経済学者インタビュー(3) 就職問題の解決が急務

 

経済成長の減速などの影響を受け、中国の就職状況は09年、とても厳しい局面を迎えている。成長率の確保と同時に就業の確保が必要なことはすでに、社会全体の共通認識となっている。

レー氏はこれを、経済の周期性という角度から分析している。経済学の法則によると、経済成長の周期は、就業増加の周期に先駆けている。経済の成長が良好な兆しを見せているにもかかわらず、就職問題がまだ底を打っていないのはそのためだ。

「これら2つの周期は異なる曲線を描く上、就業周期の上昇スピードは経済周期ほど早くはない。経済危機の後には、技術の改善や設備の更新がなされ、労働生産性が向上する企業が多いため、過去ほど多くの人が必要でなくなるからだ。目下の重要課題は、就職問題を当面の急務として置くことだ」と所ホ氏は指摘する。

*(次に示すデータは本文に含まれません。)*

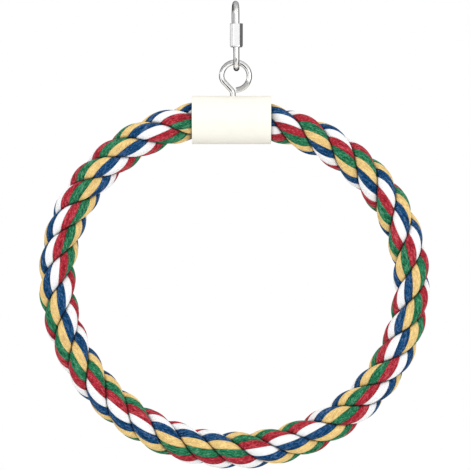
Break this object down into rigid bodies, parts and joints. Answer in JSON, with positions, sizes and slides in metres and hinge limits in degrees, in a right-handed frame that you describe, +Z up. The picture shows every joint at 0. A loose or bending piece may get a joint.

中国は08年、新たな就職先1千万ポストを創出するという目標を掲げ、1113万ポストの創出を実現した。09年は900万ポストの創出を目標としている。レー氏によると、「この目標を達成するのは簡単ではないが、政府は現在、積極的に方法を模索している」

就職という難題はどうすれば解決できるのか。レー氏はこれについて、「長期的な発展から見れば、中国は、資本集約型・技術集約型の道をたどらなければならない。だが、労働集約型企業は効率が低いので重視すべきではないというのは間違いだ。より多くの労働力を吸収しなければならない現在、労働集約型企業の支援の必要性はとりわけ高い」と語る。

レー氏はさらに、沿岸地域から内陸へと帰郷した出稼ぎ労働者に起業のチャンスを与えることを検討してもいいのではないかと提案している。例えば、これらの人々が自分の長所を生かして小型企業や作業所を作り出すことを、少額貸し付けを通じて支援するなどの措置だ。労働力の吸収を実現するには、インフラ建設の加速よりもこのような措置の方が効果的だと考えられる。